Becoming an Amritdhari involves not just adopting the symbols of Sikhism but also internalising the philosophy behind them. The symbols are important reminders of responsibilities not just towards fellow believers but to all human beings. The Kaurs consider themselves to be better equipped to handle the challenges posed by an urban space, both by wearing the symbols as well as internalising the philosophy.
The article is based on a research conducted by a group of students of the Delhi School of Economics. (With inputs from Pawanjeet Singh Judge, Arif Hayat, Sophia Abbas, and Karandeep Mehra.)
- Close to 250 people participate in the Amrit Sanchar ceremony every week at Gurudwara Bangla Sahib in Delhi.
- Of these about 30-40 per cent are women, says the head Granthi. More and more urban, young Amritdhari women are choosing to wear large, prominent dastaars.

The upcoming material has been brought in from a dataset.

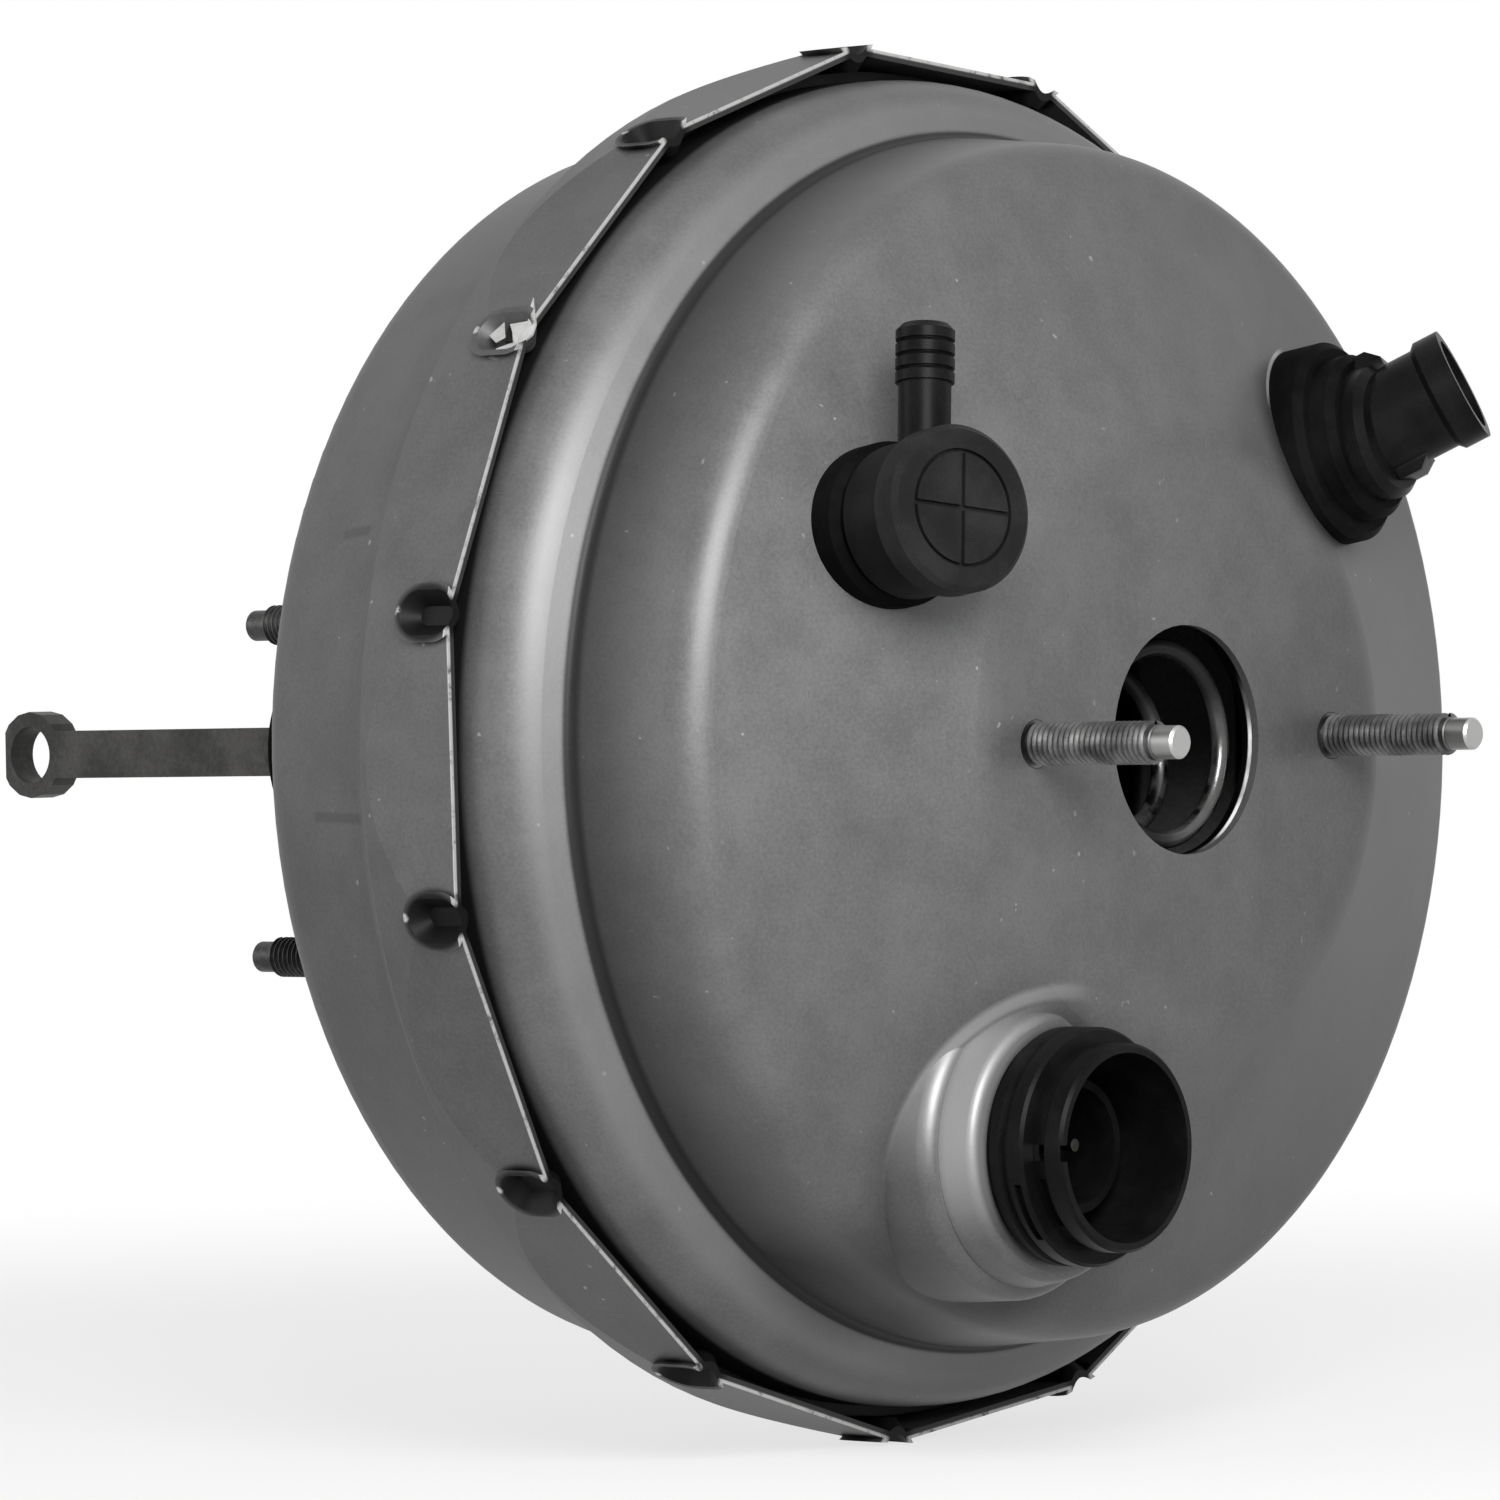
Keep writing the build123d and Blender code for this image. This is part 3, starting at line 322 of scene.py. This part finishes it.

- Cosmopolitan Kaurs are using religious idiom to assert themselves as equals in the Khalsa by wearing the religious symbols traditionally worn by the men.
Everyone is donning the turban from models in Gap ads, John Paul Gaultier and Nikhil & Shantanu’s collection to actors in Hollywood and Bollywood. For me, it is an expression of my faith just like the Sikh men do. I practice my equal right as a Sikh woman and enjoy the perks of being noticeable, fashionable, colourful and confident every morning when I step out of the house.